== Data provided

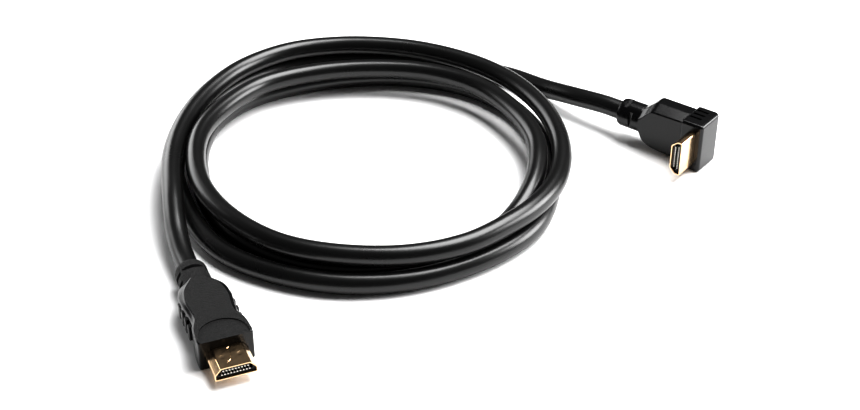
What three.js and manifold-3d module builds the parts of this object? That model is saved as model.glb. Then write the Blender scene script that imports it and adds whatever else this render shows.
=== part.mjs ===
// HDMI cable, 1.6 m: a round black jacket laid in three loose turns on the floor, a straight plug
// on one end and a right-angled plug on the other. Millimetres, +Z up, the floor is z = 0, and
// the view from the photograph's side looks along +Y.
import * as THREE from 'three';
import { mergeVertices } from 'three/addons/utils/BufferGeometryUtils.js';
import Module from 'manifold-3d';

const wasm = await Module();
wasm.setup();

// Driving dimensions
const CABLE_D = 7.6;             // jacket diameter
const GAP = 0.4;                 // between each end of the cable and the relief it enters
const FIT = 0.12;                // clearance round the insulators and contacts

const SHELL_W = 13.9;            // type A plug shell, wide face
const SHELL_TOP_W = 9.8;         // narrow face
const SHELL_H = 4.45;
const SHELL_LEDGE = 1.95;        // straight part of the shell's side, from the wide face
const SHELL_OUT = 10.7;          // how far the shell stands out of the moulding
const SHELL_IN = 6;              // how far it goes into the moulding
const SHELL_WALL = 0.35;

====

■ **Problem statement**
Copy and report every line where the word "manifold" is present.

■ **Finished answer**
What three.js and manifold-3d module builds the parts of this object? That model is saved as model.glb. Then write the Blender scene script that imports it and adds whatever else this render shows.
import Module from 'manifold-3d';